[RAW RECORDS]

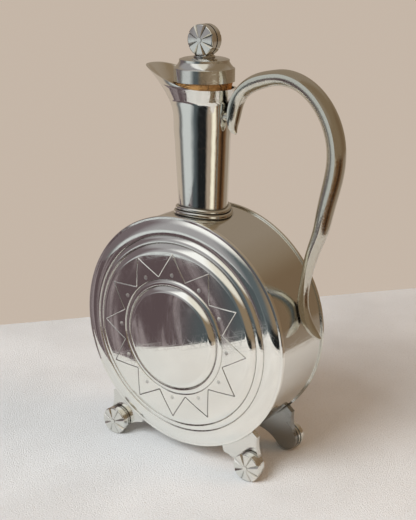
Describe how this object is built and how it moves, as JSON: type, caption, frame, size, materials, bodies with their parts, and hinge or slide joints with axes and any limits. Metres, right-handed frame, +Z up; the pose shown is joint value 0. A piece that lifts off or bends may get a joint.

...

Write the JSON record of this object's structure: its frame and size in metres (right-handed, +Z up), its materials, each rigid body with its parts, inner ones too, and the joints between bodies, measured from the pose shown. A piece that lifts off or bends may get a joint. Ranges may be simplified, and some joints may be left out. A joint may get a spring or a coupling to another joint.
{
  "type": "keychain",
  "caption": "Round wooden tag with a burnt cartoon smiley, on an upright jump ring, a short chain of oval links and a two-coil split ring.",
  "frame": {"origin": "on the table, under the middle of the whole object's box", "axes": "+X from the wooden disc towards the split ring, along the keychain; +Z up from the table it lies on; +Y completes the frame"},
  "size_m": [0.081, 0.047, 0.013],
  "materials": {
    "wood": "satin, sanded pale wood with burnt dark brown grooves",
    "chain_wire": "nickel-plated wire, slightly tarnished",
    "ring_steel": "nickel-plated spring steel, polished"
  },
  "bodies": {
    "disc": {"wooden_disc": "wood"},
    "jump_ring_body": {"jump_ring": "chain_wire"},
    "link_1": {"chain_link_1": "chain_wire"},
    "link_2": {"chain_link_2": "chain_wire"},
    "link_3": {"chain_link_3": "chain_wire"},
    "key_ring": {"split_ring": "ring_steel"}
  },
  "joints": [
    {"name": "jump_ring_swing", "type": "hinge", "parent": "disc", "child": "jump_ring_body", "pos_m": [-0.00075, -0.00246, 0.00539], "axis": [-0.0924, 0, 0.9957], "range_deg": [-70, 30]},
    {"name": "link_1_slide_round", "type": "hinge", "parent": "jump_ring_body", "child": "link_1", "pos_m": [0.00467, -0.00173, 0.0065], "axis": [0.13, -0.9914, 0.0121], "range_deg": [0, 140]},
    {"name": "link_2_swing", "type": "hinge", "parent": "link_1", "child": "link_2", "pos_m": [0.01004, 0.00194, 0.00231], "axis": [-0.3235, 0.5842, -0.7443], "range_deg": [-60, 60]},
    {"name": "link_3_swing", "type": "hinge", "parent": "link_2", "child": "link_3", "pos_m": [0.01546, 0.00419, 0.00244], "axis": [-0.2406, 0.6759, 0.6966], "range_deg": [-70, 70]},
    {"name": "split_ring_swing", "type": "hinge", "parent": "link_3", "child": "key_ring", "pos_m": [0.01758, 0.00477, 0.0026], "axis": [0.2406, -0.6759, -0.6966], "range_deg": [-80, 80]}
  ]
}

[THE TASK]
From the entries above, select each line containing the string "joints".

[SOLUTION TO THE EXERCISE]
Describe how this object is built and how it moves, as JSON: type, caption, frame, size, materials, bodies with their parts, and hinge or slide joints with axes and any limits. Metres, right-handed frame, +Z up; the pose shown is joint value 0. A piece that lifts off or bends may get a joint.
Write the JSON record of this object's structure: its frame and size in metres (right-handed, +Z up), its materials, each rigid body with its parts, inner ones too, and the joints between bodies, measured from the pose shown. A piece that lifts off or bends may get a joint. Ranges may be simplified, and some joints may be left out. A joint may get a spring or a coupling to another joint.
  "joints": [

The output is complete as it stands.